LMR: Lane Distance-Based Metric for Trajectory Prediction

by   Julian Schmidt, et al.

The development of approaches for trajectory prediction requires metrics to validate and compare their performance. Currently established metrics are based on Euclidean distance, which means that errors are weighted equally in all directions. Euclidean metrics are insufficient for structured environments like roads, since they do not properly capture the agent's intent relative to the underlying lane. In order to provide a reasonable assessment of trajectory prediction approaches with regard to the downstream planning task, we propose a new metric that is lane distance-based: Lane Miss Rate (LMR). For the calculation of LMR, the ground-truth and predicted endpoints are assigned to lane segments, more precisely their centerlines. Measured by the distance along the lane segments, predictions that are within a certain threshold distance to the ground-truth count as hits, otherwise they count as misses. LMR is then defined as the ratio of sequences that yield a miss. Our results on three state-of-the-art trajectory prediction models show that LMR preserves the order of Euclidean distance-based metrics.
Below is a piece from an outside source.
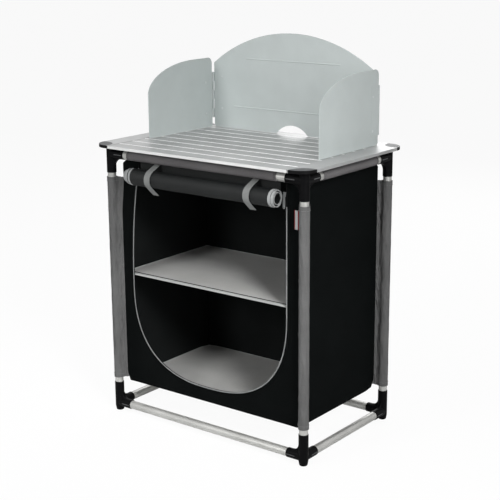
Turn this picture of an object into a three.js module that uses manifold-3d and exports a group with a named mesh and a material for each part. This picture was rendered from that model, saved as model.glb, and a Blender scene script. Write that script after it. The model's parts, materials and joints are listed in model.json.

In contrast to the Euclidean Miss Rate, qualitative results show that LMR yields misses for sequences where predictions are located on wrong lanes. Hits on the other hand result for sequences where predictions are located on the correct lane. This means that LMR implicitly weights Euclidean error relative to the lane and goes into the direction of capturing intents of traffic agents. The source code of LMR for Argoverse 2 is publicly available.